Leopold II and his colony
In the late 19th century, Leopold II fulfilled his dream: he obtained a colony for Belgium. He then set himself the task of convincing the Belgian people of Congo’s potential...
Leopold II and the colony’s origin
The Museum’s history begins with King Leopold II. He was convinced that his small country, which industrialized rapidly between 1865 and 1880, required a colony to support its industrial expansion.

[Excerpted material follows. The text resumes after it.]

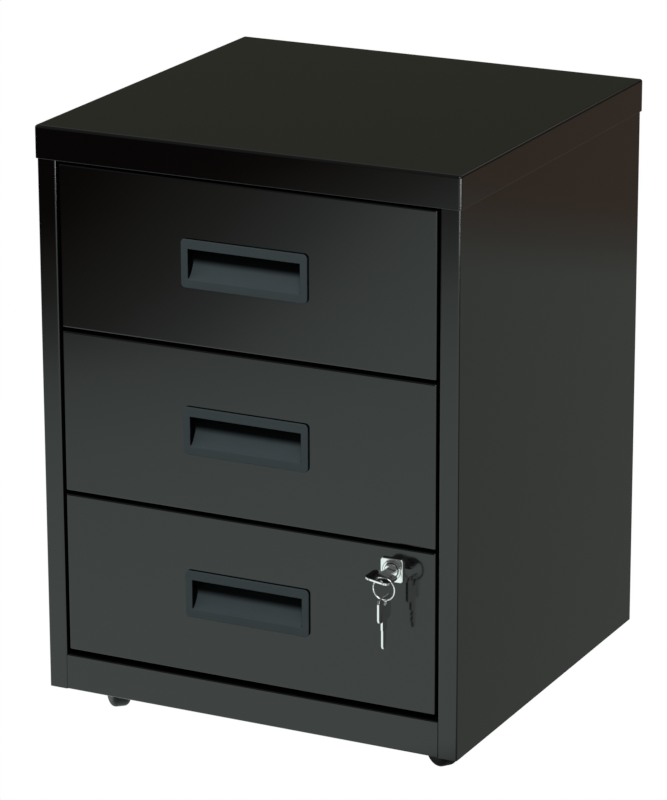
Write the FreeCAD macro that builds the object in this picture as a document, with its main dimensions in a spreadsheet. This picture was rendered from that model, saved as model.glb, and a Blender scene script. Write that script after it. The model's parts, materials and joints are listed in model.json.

Leopold II employed Henry Morton Stanley, who had found Livingstone in 1872 and sailed the entire course of the Congo River in 1874-1877. The UK showed no interest in Stanley, but Leopold II recruited him to further explore Central Africa on his behalf. Stanley’s service to the king helped lead to the recognition of the Congo Free State at the 1884-1885 Berlin Conference
A Colonial Palace showcase
To promote Belgium’s work of ‘development and civilization’ in Congo, and the latter’s economic potential, Leopold II hoped to build some form of museum or ‘showcase’.
The original plan consisted of adding a colonial wing to the Natural History Museum and to the 50th Anniversary Park, both in Brussels. When these plans were not carried out quickly enough, the king opted for an exhibition at his royal estate in Tervuren, an area he had known very well as a young prince and Duke of Brabant.